For the first time in quite some time, the Islanders have themselves a quality starting goaltender. Halak is an experienced netminder with good positioning and reflexes. He will keep this team in a lot of hockey games and help them weather storms they were simply unequipped to deal with over the past few years.
I think, from a defensive standpoint, that helps the blue line as well. Having more confidence in your keeper, maybe you don’t overcommit as much. Maybe you’re more composed in key situations. If you’re a forward, it’s probably good to know that you won’t have to score six goals to win every night, which is what you have to do when you’re giving up a lot of goals.
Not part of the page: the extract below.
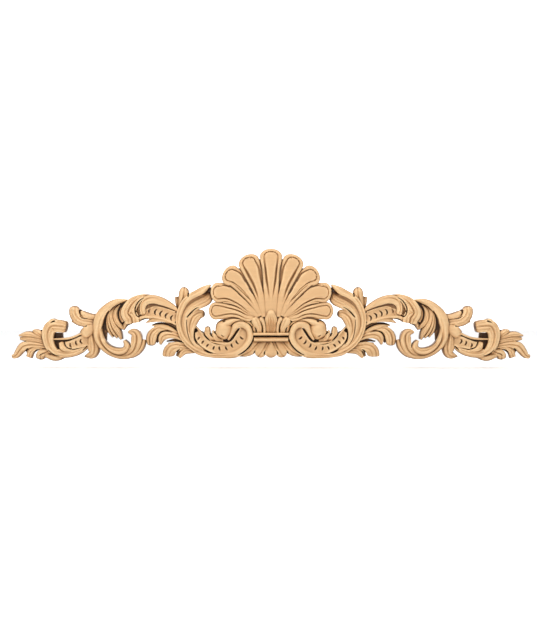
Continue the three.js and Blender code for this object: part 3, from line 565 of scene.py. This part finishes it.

Chad Johnson’s a very capable backup, something else the Isles haven’t had in a while. More often than not, their chances of winning were drastically lowered with the second-stringer between the pipes. Not so with Johnson.
If everything goes right and the team doesn’t sustain any major injuries, it’s perfectly fair to expect the Islanders to finish in the top three in the Metropolitan Division. Even a wild-card playoff spot would be a bit of a disappointment. I wouldn’t have said that last week, but with Leddy and Boychuk in the fold the stakes have been raised.